Tutto cambiò nel 1866, quando il trattato di Vienna sancì la fine della terza guerra d'indipendenza portando l'annessione del Veneto al Regno d’Italia: l'esercito italiano non si limitò a prendere possesso dei quattro forti del "gruppo di Rivoli" ma proseguì l'opera fortificatoria con l'intento di proteggere la nuova frontiera (l'attuale confine tra Trentino e Veneto).
Sia i forti austriaci che quelli italiani furono eretti nel nome della potenza militare, fiori all'occhiello dell'ingegneria dell'epoca e simboli di invincibilità. Ma il destino non diede loro né gloria, né fama, relegandoli a un'esistenza analoga a quella dell'immaginaria Fortezza Bastiani, protagonista del romanzo "Il deserto dei Tartari" di Dino Buzzati: gli uomini delle guarnigioni, fissi ai posti di guardia e alle artiglierie, attesero per anni un attacco nemico che non sarebbe mai giunto. E quando nel 1915 la guerra scoppiò sul serio, il fronte si aprì in Trentino: troppo lontano per prendervi parte.
Oggi la maggior parte delle strutture è in stato di abbandono, alcune utilizzate a scopo civile, altre in parte demolite.
L'idea per Le fortezze Bastiani della Val d'Adige ha preso forma nell'estate 2019 quando, innanzi a Forte Mollinary, intuii delle analogie con il libro di Buzzati. Non era la prima volta che affrontavo l'argomento "fortificazioni" con la macchina fotografica in mano: avevo già esplorato gli sbarramenti della Prima guerra mondiale sugli altipiani cimbri del Trentino e dei Sette Comuni (fotografie pubblicate nel libro I Guardiani del Silenzio del 2015), oltre a quello di Verdun in Francia (National Geographic Italia, 2016).

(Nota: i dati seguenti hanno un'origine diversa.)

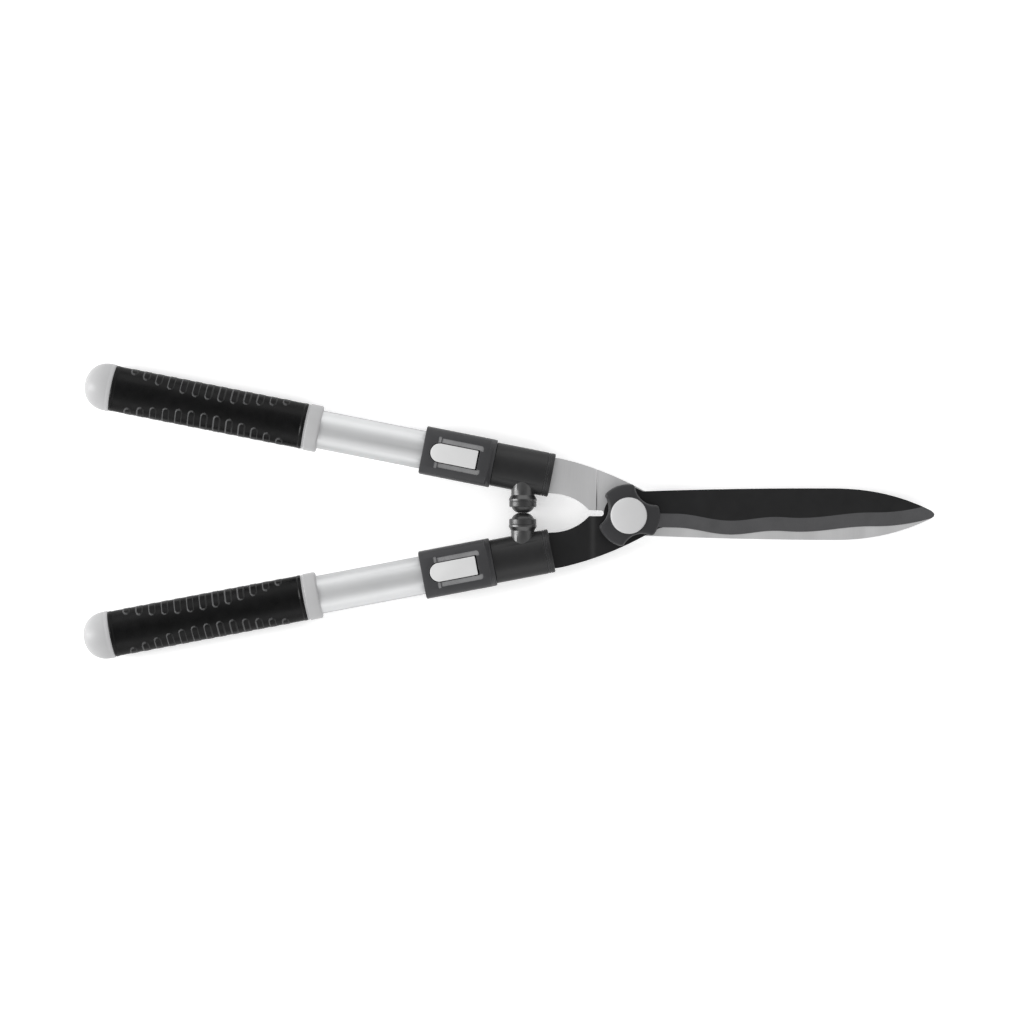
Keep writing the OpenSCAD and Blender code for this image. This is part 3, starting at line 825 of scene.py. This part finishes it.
def ledge(sign, s0, s1, outer, corner):
    """Shallow step beside the lever, its outer rim rounded."""
    inner_y = sign * LEDGE_INNER

    def plan(g):
        outer_y = sign * (outer + g)
        return rounded([(s0 - g, inner_y, 0), (s1 + g, inner_y, 0), (s1 + g, outer_y, 0.6),
                        (s0 - g, outer_y, corner)], 8, closed=True)

    return stack(plan, [(LEDGE_Z, 0), (LEDGE_Z + 0.25, 0), (LEDGE_Z + 0.5, 0.12),
                        (LEDGE_Z + 0.7, 0.42), (LEDGE_Z + 2, 0.9)])


def well():
    """The hollow that takes the lever, round at its free end."""
    nose = LEVER_END_S - LEVER_W / 2

    def plan(g):
        half = WELL_HALF + g
        return [(WINDOW[0] - g, -half)] + round_end(nose, half) + [(WINDOW[0] - g, half)]

    return stack(plan, [(13.2, 0), (16.55, 0), (16.85, 0.14), (17.3, 0.2), (17.5, 0.35), (19, 0.8)])


def make_housing(side):
    profile = [(LOCK_S, 13, 2.6, -0.9), (LOCK_S + 0.3, 13, 2.6, -0.3), (LOCK_S + 0.9, 13.1, 2.6, 0),
               (LOCK_S + 1.6, 13.6, 2.8, 0), (LOCK_S + 2.8, 15.8, 3.8, 0), (LOCK_S + 3.6, 17.0, 4.6, 0),
               (LOCK_S + 4.6, LOCK_TOP, LOCK_SQUARE, 0), (LOCK_END_S - 0.9, LOCK_TOP, LOCK_SQUARE, 0),
               (LOCK_END_S - 0.3, LOCK_TOP, LOCK_SQUARE, -0.3),
               (LOCK_END_S, LOCK_TOP, LOCK_SQUARE, -0.9)]
    rings = [[(s, y, z) for y, z in lock_section(top, power, grow)] for s, top, power, grow in profile]
    housing = new_object(f"{side}_lock_housing", loft(rings), "handle", side)
    cuts = [well(), prism(rectangle(*WINDOW), 0, 20)]
    cuts += [ledge(sign, *size) for sign in (-1, 1) for size in LEDGES]
    cuts += [moved(prism(circle(2.95, 48), 0, 2.8), s, 0, -LOCK[1] / 2 - 1) for s in LOCK_SCREWS]
    cuts.append(bar(INNER, [(LOCK_S - 2, 0.12), (OUTER_S + 1, 0.12)]))
    cuts.append(bar(TUBE, [(OUTER_S, 0), (LOCK_END_S + 2, 0)]))
    for shape in cuts:
        cut(housing, shape, "handle", side)
    place(housing, f"{side}_handle", f"{side}_lock_housing", DARK_PLASTIC)
    # The ledges' flat floors take the lighter plastic, a painted highlight.
    housing.data.materials.append(LEDGE_HIGHLIGHT_PLASTIC)
    ledge_height = (TUBE_Z + LEDGE_Z) * MM
    for face in housing.data.polygons:
        flat = face.normal.z > 0.99 and abs(face.center.z - ledge_height) < 0.02 * MM
        face.material_index = int(flat)
    shade(housing, 32)
    make_screws(side, f"{side}_housing_screws", f"{side}_handle", LOCK_SCREWS, -LOCK[1] / 2 + 0.15,
                (2.75, 1.6, 1.4, 3))


def make_lever(side):
    half = LEVER_W / 2
    nose = LEVER_END_S - half
    top = LEVER_Z + LEVER_T

    def plan(g):
        r = half + g
        tail = rounded([(nose, r, 0), (LEVER_S - g, r, 0.7), (LEVER_S - g, -r, 0.7), (nose, -r, 0)], 4)
        return tail + round_end(nose, r)[1:-1]

    plate = stack(plan, [(LEVER_Z, -0.3), (LEVER_Z + 0.3, 0), (top - 0.5, 0), (top - 0.28, -0.06),
                         (top - 0.1, -0.2), (top, -0.5)])
    lever = new_object(f"{side}_lock_lever", plate, "handle", side)
    hub = across(prism(circle(CAM_R, 64), 0.4 - half, half - 0.4), PIN_S, PIN_Z - 0.4)
    cam = new_object("cam", hub, "handle", side)
    above = rectangle(LEVER_S - 2, LEVER_S + 12, half + 1)
    cut(cam, prism(above, LEVER_Z + 1.5, LEVER_Z + 8), "handle", side)
    carve(lever, cam, "UNION")
    cut(lever, across(prism(circle(1.6, 48), -10, 10), PIN_S, PIN_Z), "handle", side)
    place(lever, f"{side}_lever", f"{side}_lock_lever", LEVER_PLASTIC)
    shade(lever, 35)


def make_collar(side):
    outer = rounded([(COLLAR_S, -3.4, 0), (COLLAR_S, 0, 1.9), (GRIP_S - 2, 0, 0.6),
                     (GRIP_S - 1.9, -0.6, 0.2), (GRIP_S, -0.6, 0.2), (GRIP_S, -3.2, 0)], 5)
    rings = [section(COLLAR, s, grow, 144) for s, grow in outer]
    rings += [section(TUBE, s, 0.0, 144) for s in (GRIP_S, COLLAR_S)]
    collar = new_object(f"{side}_collar", loft(rings, loop=True), "handle", side)
    place(collar, f"{side}_handle", f"{side}_collar", LIGHT_PLASTIC)
    shade(collar, 40)


def pad_height(s, y):
    """Share of the pads' height, and the distance from the pad's middle towards the cap."""
    index = round((s - PAD_MIDDLE) / PAD_PITCH + (PAD_N - 1) / 2)
    index = min(PAD_N - 1, max(0, index))
    centre = PAD_MIDDLE + (index - (PAD_N - 1) / 2) * PAD_PITCH
    spread = (2 * index - (PAD_N - 1)) / (PAD_N - 1)
    reach = PAD_SHORT + (PAD_LONG - PAD_SHORT) * (1 - spread ** 2)
    inner = GRIP[0] / 2 - reach + PAD_W / 2
    beyond = np.maximum(inner - np.abs(y), 0)
    distance = np.hypot(beyond, s - centre)
    return np.clip((PAD_W / 2 - distance) / PAD_FLANK, 0, 1), s - centre


def make_grip(side):
    """A sleeve with two rows of pads. Its pads' flanks get lighter rubbers as painted highlights, bright
    towards the cap and faint towards the blade.
    """
    n = 192
    base, normal = oval(GRIP, n, -PAD_H)
    rings = []
    stations = [GRIP_S, GRIP_S + 0.25, GRIP_S + 0.7]
    stations += list(np.arange(GRIP_S + 1.2, CAP_S - 1.2, 0.45)) + [CAP_S - 0.7, CAP_S - 0.25, CAP_S]
    for s in stations:
        from_end = min(s - GRIP_S, CAP_S - s)
        band = float(np.clip((3.4 - from_end) / 1.4, 0, 1))
        height = np.maximum(pad_height(s, base[:, 0])[0], band)
        height = height * height * (3 - 2 * height) * PAD_H
        height *= 1 - 0.75 * np.clip((np.abs(base[:, 0]) - 16) / 2.5, 0, 1)
        height -= 0.8 * max(0.0, 1 - from_end / 0.7) ** 2
        points = base + normal * height[:, None]
        rings.append([(s, y, z) for y, z in points])
    rings += [section(TUBE, s, 0.0, n) for s in (CAP_S, GRIP_S)]
    grip = new_object(f"{side}_grip", loft(rings, loop=True), "handle", side)
    place(grip, f"{side}_handle", f"{side}_grip", GRIP_RUBBER)
    grip.data.materials.append(GRIP_HIGHLIGHT)
    grip.data.materials.append(GRIP_FAINT_HIGHLIGHT)
    # Flank faces take painted highlights: the bright rubber towards the cap, the faint one towards the
    # blade.
    bright, faint = 1, 2
    middle_y = (base[:, 0] + np.roll(base[:, 0], -1)) / 2
    for i, (s0, s1) in enumerate(zip(stations, stations[1:])):
        height, ahead = pad_height((s0 + s1) / 2, middle_y)
        flank = (height > 0.05) & (height < 0.95)
        for j in np.flatnonzero(flank):
            grip.data.polygons[i * n + int(j)].material_index = bright if ahead > -0.9 else faint
    shade(grip, 60)


def make_end_cap(side):
    """A dome over the grip's end, with a fine crease near its foot."""
    wide = GRIP[0] / 2
    deep = GRIP[1] / 2
    rings = []
    crease = CAP_S + 3.5
    stations = [CAP_S, CAP_S + 0.3, CAP_S + 0.8, CAP_S + 2, crease - 0.35, crease - 0.1, crease + 0.1,
                crease + 0.35]
    dome = np.sin(np.linspace(0, math.pi / 2, 44)[1:-1])
    stations += list(crease + 0.6 + (CAP_END_S - crease - 0.6) * dome)
    for s in stations:
        flat = max(0.0, (s - (CAP_END_S - wide)) / wide)
        steep = max(0.0, (s - (CAP_END_S - deep - 4)) / (deep + 4))
        half_w = wide * (1 - flat ** 2.15) ** (1 / 2.15)
        half_d = deep * (1 - steep ** 2.2) ** (1 / 2.2)
        inset = 0.5 * max(0.0, 1 - (s - CAP_S) / 0.8) ** 2 + 0.1 * max(0.0, 1 - abs(s - crease) / 0.35)
        half_d = min(half_d, half_w * 0.95)
        rings.append(section((2 * half_w, 2 * half_d), s, -inset, 144))
    rings.append([(CAP_END_S, 0, 0)])
    cap = new_object(f"{side}_end_cap", loft(rings), "handle", side)
    place(cap, f"{side}_handle", f"{side}_end_cap", LIGHT_PLASTIC)
    shade(cap, 50)


for side in SIDES:
    make_socket(side)
    make_bumper(side)
    make_inner_tube(side)
    make_outer_tube(side)
    make_housing(side)
    make_lever(side)
    make_collar(side)
    make_grip(side)
    make_end_cap(side)


# ---------------------------------------------------------------- CAD nodes that stay

def keep(node, finish, edge):
    """Gives a hidden CAD node its finish and rounds its edges."""
    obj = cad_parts[node]
    obj.data.materials.clear()
    obj.data.materials.append(finish)
    round_edges(obj, edge)


keep("knob_nut", ZINC, 0.3)
for side in SIDES:
    keep(f"{side}_lever_pin", DARK_STEEL, 0.2)
    keep(f"{side}_brake_shoe", GRIP_RUBBER, 0.25)
    keep(f"{side}_tube_guide", GUIDE_PLASTIC, 0.2)


# ---------------------------------------------------------------- studio

def matt(name, shade_value, glow):
    mat = bpy.data.materials.new(name)
    mat.use_nodes = True
    shader = mat.node_tree.nodes["Principled BSDF"]
    shader.inputs["Base Color"].default_value = (shade_value, shade_value, shade_value, 1)
    shader.inputs["Roughness"].default_value = 0.9
    shader.inputs["Emission Color"].default_value = (1, 1, 1, 1)
    shader.inputs["Emission Strength"].default_value = glow
    shader.inputs["Specular IOR Level"].default_value = 0.1
    return mat


def area_light(name, position, size, power):
    """A softbox aimed at the middle of the object."""
    light = bpy.data.lights.new(name, "AREA")
    light.shape = "RECTANGLE"
    light.size, light.size_y = size
    light.energy = power
    obj = bpy.data.objects.new(name, light)
    bpy.context.scene.collection.objects.link(obj)
    obj.location = position
    back = obj.location.copy()
    back.x -= MIDDLE_X * MM
    obj.rotation_euler = back.to_track_quat("Z", "Y").to_euler()


def make_studio():
    bpy.ops.mesh.primitive_plane_add(size=12, location=(0, 0, -0.0003))
    floor = bpy.context.object
    floor.name = "floor"
    floor.data.materials.append(matt("floor", 0.95, 0.32))

    world = bpy.data.worlds.new("studio")
    world.use_nodes = True
    nodes, links = world.node_tree.nodes, world.node_tree.links
    coords = nodes.new("ShaderNodeTexCoord")
    split = nodes.new("ShaderNodeSeparateXYZ")
    ramp = nodes.new("ShaderNodeValToRGB")
    ramp.color_ramp.interpolation = "B_SPLINE"
    stops = ramp.color_ramp.elements
    while len(stops) < len(SKY):
        stops.new(0.5)
    for stop, (height, value) in zip(stops, SKY):
        stop.position = height
        stop.color = (value, value, value, 1)
    links.new(coords.outputs["Generated"], split.inputs["Vector"])
    links.new(split.outputs["Z"], ramp.inputs["Fac"])
    links.new(ramp.outputs["Color"], nodes["Background"].inputs["Color"])
    bpy.context.scene.world = world

    area_light("far_side", (-0.1, 1.6, 0.95), (3.2, 0.9), SIDE_POWER)
    area_light("near_side", (-0.1, -1.6, 0.95), (3.2, 0.9), SIDE_POWER * 0.94)
    area_light("left_end", (-2.1, 0, 0.8), (0.6, 1.6), END_POWER)

    camera = bpy.data.cameras.new("camera")
    camera.lens = 100
    camera.sensor_width = 36
    camera.clip_end = 10
    view = bpy.data.objects.new("camera", camera)
    bpy.context.scene.collection.objects.link(view)
    view.location = [distance * MM for distance in CAMERA]
    view.rotation_euler = (0, 0, math.radians(CAMERA_ROLL))
    bpy.context.scene.camera = view
    bpy.context.scene.view_settings.view_transform = "Standard"


make_studio()
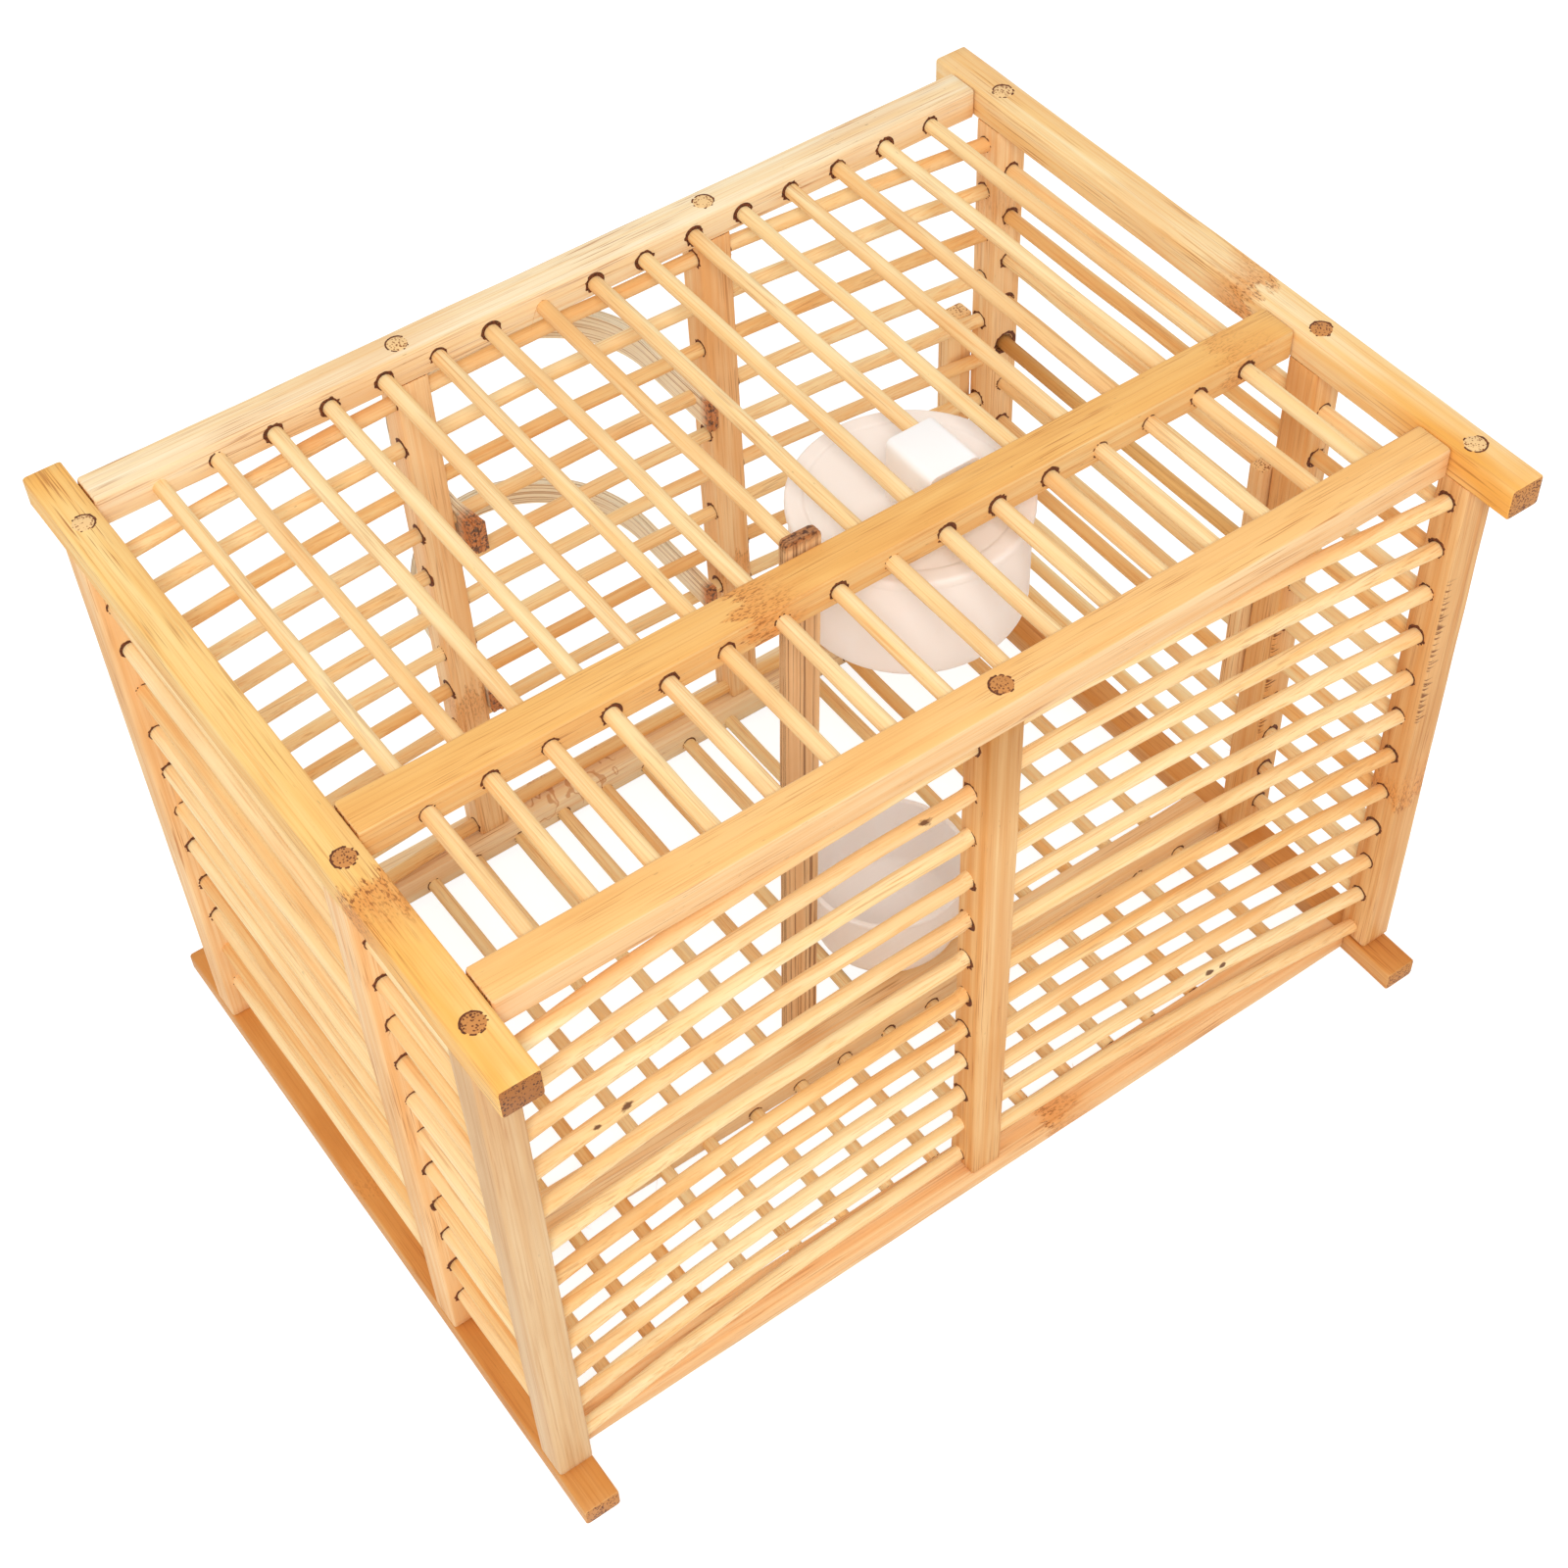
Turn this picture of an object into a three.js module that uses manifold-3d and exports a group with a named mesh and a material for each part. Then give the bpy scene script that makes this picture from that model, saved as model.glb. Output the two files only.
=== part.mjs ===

Ma le strutture dell'alto veronese avevano una storia e un'architettura molto diversa, che volevo raccontare attraverso l'obiettivo fotografico.
Riprendendo le alte mura assediate dalla vegetazione, le buie gallerie sommerse dai detriti ma anche i tramonti che inondano di luce gli spalti, mi sono accorto di come lo scorrere del tempo ha conferito a questi luoghi il fascino che la storia gli ha negato.